In the present case, for perhaps twenty-three hours and fifty minutes of each day, the present motorist’s speed and observation was sufficient to warn him of any reasonably foreseeable obstruction to his travel. Realistically, how can it be said that *390this otherwise reasonably prudent observation and control by the motorist, is suddenly made insufficient, in the other ten minutes of the day, because of the railroad’s converting the crossing into a death-dealing and man-crippling trap, through its gross negligence in failing to provide sufficient warning to alert approaching highway traffic?

In perhaps no class of cases are there more reversals by appellate courts of trial-jury determinations than in railroad-crossing accidents. In these, the juries quite frequently determine that the approaching motorist has used the care reasonably required by present day circumstances. The subsequent appellate reversals on the ground of the motorist’s contributory negligence, it seems to me, stem from the appellate courts’ reliance upon decisions which supply a standard of care unrealistically based upon conditions of two or three decades ago rather than upon those of today.
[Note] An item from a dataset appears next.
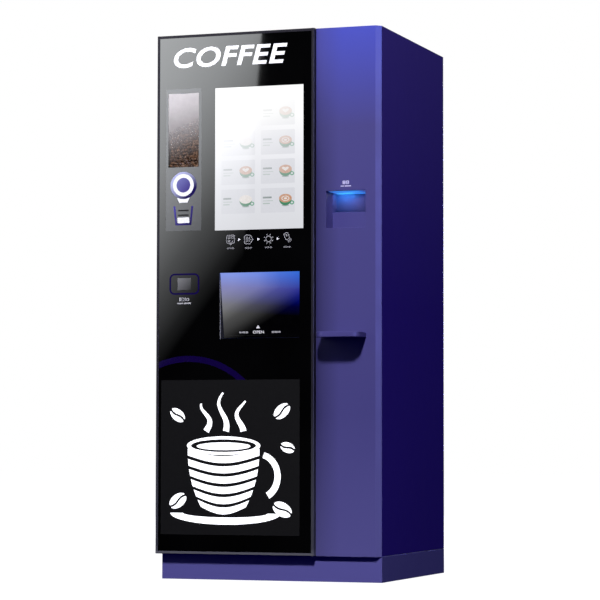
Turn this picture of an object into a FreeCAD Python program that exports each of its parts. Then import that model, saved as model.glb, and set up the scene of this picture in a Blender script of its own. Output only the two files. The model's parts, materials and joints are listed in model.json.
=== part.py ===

The standard of duty of a reasonably prudent person using ordinary care should be drawn from life, not from books. As traffic conditions change with the decades, what constitutes the reasonable care and lookout required of a motorist under the circumstances must vary with the actual facts faced by the motorist; not determined by artificial rules not based on everyday life, but instead on the entirely different circumstances of horse-and-buggy or Model-T times.

Our railroad-crossing law awaits a new Gaiennie decision to let the fresh air of today into the appellate treatment of the subject. Since this court’s decision in the present case will not fulfill this function, I therefore will concur with the majority opinion herein as representing probably the preponderant judicial interpretation of our railroad-crossing jurisprudence, even though I feel that such interpretation is wrong and must at some time be realistically re-evaluated in the light of modern traffic conditions.